Wie lange die Evakuierung dauert, kommt darauf an, wo die Bombe gefunden wird. In einem Stadtviertel, wo Tausende Menschen betroffen sind, dauert es natürlich länger als in einem Landstück, wo nur einige Landwirte leben.
"Außerdem kommt es darauf an, ob die Leute überrascht werden", erklärt Leippert. Wenn die Polizei eine Evakuierung vorbereiten kann, weil nach einer Luftbildauswertung Bombenverdacht besteht, geht es schneller, als wenn plötzlich Anwohner evakuiert werden müssen, weil ein Bagger bei Bauarbeiten einen Sprengkörper ausgräbt.

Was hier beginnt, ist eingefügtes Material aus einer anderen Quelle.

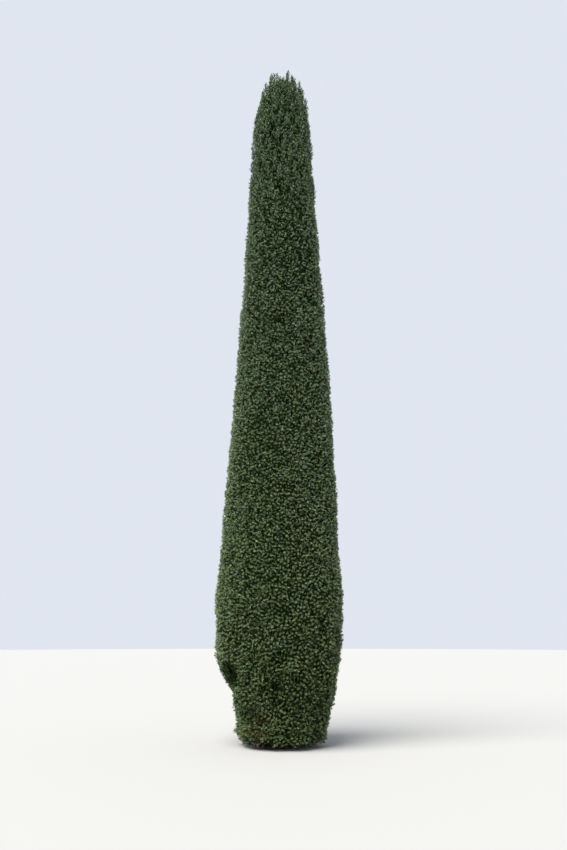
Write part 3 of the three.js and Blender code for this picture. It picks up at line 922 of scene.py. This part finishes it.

Bei der Entschärfung einer "Standardbombe" müssen die Menschen, wenn alles glatt geht, ihre Häuser nur für rund eine Stunde verlassen, sagt Leippert. In dieser Zeit werden sie häufig in Turnhallen untergebracht, wo auch für Verpflegung gesorgt wird.
Zünder entfernen, Bombe zersägen, anzünden
Ist die Bevölkerung in sicherer Entfernung, begeben sich die Sprengstoffexperten an die Arbeit. "Die Bombe wird durch die Unterbrechung der Zündkette entschärft", erklärt Leippert. "Eine Standardbezündung hat einen Kopfzünder und einen Heckzünder. Die werden von der Bombe entfernt, so dass sie transportfähig ist."
Dann bringen Leippert und seine Kollegen die Bombe in den Bunker des Kampfmittelbeseitigungsdienstes. Dort wird sie in Scheiben zersägt und angezündet. Der Sprengstoff brennt ohne gefährliche Explosionen ab, übrig bleiben nur die äußeren Metallringe der Bombe.
So läuft es im Idealfall. Wenn aber etwas schiefgeht, kann es zur Tragödie kommen. Leippert erzählt von einem Fall in Niedersachsen, bei dem 2010 drei Menschen bei der Vorbereitung zur Entschärfung einer Fliegerbombe starben. Je älter Sprengkörper sind, desto unberechenbarer werden sie, weil das Verfallsdatum des Sprengstoffs mehr als 70 Jahre nach dem Zweiten Weltkrieg längst abgelaufen ist. Außerdem haben sich in den Jahrzehnten, in denen die Bombe im Boden steckte, möglicherweise gefährliche chemische Verbindungen am Zünder gebildet.
Ein riskanter Job also, den Joachim Leippert da hat. Er selbst sieht es aber gelassen. "Ja, der Beruf ist nicht ungefährlich", sagt Leippert. "Aber wir sind alle viel im Straßenverkehr unterwegs, da geht es auch schlimm zu manchmal."